What if I have responsibilities and little room to explore?
Exploration does not have to be expensive or time-consuming. It can happen in margins. You can test a new direction in 20 minutes a few times a week, in conversations, or by shifting how you do something you already do. You might bring more of a chosen value into your current role, ask for a small project that stretches you, or create a micro-ritual at the start or end of your day that reminds you who you are. Progress in tight circumstances is slower, but it is still progress. Agency grows when you notice and use the choices you do have, even if they are small.
Why do some days feel strangely heavier than others?
State changes shape perspective. Poor sleep, conflict, hormones, overstimulation or an empty calendar can all tilt your nervous system and colour how you read your life. On heavier days, postpone grand conclusions.
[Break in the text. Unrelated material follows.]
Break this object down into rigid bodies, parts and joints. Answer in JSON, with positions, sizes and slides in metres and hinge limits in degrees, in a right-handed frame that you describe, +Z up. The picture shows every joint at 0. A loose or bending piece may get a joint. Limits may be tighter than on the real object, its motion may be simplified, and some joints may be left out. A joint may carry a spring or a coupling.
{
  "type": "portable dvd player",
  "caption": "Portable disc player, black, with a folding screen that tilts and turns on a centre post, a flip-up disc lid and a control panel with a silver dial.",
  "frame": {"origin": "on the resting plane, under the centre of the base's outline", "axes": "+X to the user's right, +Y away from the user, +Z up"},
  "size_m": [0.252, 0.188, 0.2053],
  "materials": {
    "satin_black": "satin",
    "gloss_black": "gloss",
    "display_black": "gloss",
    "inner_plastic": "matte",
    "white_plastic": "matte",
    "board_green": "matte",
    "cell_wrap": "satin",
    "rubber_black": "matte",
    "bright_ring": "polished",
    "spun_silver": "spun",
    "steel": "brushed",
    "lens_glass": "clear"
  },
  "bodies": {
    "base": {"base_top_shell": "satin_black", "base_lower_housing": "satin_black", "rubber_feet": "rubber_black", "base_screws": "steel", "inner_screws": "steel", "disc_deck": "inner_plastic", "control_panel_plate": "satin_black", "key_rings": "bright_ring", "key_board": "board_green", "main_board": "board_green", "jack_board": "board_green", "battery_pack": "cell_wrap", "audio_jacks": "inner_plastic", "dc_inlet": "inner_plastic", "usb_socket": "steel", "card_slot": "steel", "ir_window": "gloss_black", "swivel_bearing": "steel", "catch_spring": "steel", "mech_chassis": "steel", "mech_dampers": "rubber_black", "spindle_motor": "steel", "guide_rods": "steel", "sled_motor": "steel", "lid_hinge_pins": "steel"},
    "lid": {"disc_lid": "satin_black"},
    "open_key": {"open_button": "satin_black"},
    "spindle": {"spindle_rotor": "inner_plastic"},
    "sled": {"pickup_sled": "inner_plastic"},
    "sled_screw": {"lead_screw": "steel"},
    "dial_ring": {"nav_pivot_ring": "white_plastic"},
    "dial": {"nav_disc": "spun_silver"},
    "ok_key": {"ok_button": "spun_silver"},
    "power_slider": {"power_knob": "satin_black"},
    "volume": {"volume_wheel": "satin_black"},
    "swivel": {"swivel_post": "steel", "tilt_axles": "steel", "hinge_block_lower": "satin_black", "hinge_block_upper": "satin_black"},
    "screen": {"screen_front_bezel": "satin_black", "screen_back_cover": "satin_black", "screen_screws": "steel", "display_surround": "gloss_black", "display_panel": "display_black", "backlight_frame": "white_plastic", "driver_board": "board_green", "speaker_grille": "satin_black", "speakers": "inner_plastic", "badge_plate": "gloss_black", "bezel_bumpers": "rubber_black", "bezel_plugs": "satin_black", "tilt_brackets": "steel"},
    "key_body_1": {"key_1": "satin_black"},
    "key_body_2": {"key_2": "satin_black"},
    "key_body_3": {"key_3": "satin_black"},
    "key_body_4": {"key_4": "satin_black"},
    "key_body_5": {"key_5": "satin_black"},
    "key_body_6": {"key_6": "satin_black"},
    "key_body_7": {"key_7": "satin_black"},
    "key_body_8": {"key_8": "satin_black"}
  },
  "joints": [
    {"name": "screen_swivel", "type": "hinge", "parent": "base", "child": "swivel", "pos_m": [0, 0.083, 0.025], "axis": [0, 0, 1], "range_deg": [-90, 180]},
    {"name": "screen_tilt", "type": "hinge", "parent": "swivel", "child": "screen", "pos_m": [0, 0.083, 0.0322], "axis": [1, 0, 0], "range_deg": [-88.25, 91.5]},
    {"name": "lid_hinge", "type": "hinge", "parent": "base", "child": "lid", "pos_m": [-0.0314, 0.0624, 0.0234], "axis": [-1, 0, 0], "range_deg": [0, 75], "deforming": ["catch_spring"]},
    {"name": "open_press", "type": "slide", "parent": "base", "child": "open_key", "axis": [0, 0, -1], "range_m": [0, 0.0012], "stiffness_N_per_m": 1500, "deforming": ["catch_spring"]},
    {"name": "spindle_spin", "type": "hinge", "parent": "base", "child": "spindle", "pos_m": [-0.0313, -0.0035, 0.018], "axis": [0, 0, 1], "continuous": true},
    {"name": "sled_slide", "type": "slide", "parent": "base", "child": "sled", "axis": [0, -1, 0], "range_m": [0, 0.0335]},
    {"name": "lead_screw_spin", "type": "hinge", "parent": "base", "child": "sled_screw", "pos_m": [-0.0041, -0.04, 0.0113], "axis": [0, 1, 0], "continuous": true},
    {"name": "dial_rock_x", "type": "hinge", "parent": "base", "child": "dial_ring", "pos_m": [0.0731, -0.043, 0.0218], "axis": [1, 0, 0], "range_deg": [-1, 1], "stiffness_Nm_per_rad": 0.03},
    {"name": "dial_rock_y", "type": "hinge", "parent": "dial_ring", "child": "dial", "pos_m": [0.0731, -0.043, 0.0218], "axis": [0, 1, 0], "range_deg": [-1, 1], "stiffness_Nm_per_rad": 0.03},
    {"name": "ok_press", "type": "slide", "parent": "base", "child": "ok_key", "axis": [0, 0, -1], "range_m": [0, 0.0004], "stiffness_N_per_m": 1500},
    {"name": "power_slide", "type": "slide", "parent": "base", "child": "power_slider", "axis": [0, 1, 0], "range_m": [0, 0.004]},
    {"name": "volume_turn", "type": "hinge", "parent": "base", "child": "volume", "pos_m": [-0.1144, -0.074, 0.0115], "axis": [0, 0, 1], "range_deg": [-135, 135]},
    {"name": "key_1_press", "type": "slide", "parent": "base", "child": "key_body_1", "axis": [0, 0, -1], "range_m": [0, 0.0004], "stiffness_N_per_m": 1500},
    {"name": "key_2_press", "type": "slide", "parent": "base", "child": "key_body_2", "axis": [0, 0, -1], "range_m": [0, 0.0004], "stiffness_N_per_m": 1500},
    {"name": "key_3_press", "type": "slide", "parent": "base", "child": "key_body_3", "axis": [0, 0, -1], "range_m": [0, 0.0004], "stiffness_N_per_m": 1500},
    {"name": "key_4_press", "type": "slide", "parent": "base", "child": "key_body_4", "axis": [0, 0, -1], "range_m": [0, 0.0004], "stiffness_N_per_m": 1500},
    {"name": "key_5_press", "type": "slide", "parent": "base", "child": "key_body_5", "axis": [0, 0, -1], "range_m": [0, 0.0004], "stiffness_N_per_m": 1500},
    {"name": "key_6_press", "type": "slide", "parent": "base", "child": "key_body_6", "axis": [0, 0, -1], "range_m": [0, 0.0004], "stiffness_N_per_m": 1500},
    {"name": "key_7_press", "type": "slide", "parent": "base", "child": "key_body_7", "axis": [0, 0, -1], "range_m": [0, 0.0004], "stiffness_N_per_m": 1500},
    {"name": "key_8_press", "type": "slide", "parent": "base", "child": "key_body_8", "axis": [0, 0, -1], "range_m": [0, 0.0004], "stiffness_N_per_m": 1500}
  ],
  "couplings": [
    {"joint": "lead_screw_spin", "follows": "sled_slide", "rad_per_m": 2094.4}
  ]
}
Narrow the horizon to the next helpful step, and engage in one regulating activity you know works for you: a walk, warm shower, breathing practice, tidying a small space, making food. On steadier days, do a little reflecting or take one experiment forward. Let your strategy fit the day you are in rather than enforcing the same demands on every day.
What if nothing excites me anymore?
When your capacity is low, even meaningful activities can feel distant. Think of interest like a pilot light; it can be hidden but still present. Start with the least demanding sparks: noticing what does not drain you, recalling when you last felt even a flicker of ease or curiosity, and recreating the conditions around that moment. Reduce friction so you can try small things with minimal effort. Often, interest returns after you remove some pressure, tend to your body, and let yourself be a beginner again. If numbness persists for a long period, consider a conversation with a professional to help you explore what might be dampening your range.